Monday, Jul. 02, 1928
Gentleman from Kansas
William Smith Culburtson and William Allen White are townmates of Emporia, Kansas.
Though Mr. White edits in a city of 13,000 he is famed throughout the world. Though Mr. Culburtson has been Minister to Rumania since 1925 and is a world authority on economics he is insufficiently famed among his countrymen. They might have peered at him with profit, last week, as he was promoted by President Coolidge to be U. S. Ambassador at
Santiago, Chile, succeeding William Miller Collier of Auburn, N. Y. (TIME, June 25), and being succeeded at Bucharest by Charles Stetson Wilson, who has been Minister to Bulgaria since 1921.

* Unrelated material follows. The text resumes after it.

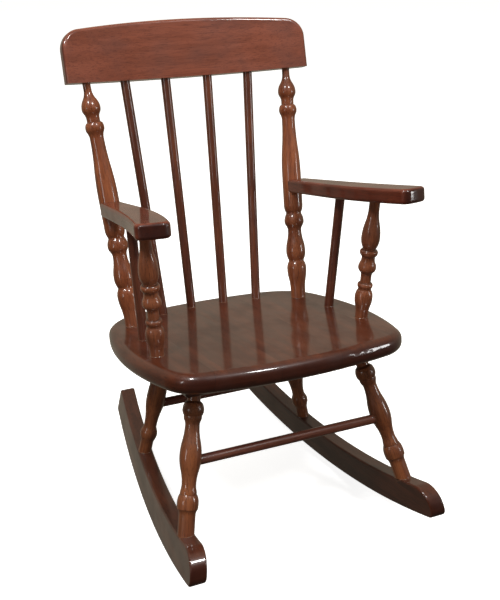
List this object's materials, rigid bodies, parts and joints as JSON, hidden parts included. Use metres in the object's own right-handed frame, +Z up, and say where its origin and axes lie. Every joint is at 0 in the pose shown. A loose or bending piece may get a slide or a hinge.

Peerers at Ambassador Culburtson would have seen a very flower among U. S. diplomats, not a shirt-sleever, not a spat-wearing expatriate, but a comfortable man of kindly shrewdness, a man from Emporia who walked unruffled through Rumanian intrigue, won confidence, kept respect. Minister Culburtson was in Bucharest when the late Prime Minister Jon Bratiano heard from trustworthy sources of the effect produced upon U. S. public opinion by the tour of Queen Marie, and despatched the secret cablegram which resulted in Her Majesty's precipitant return.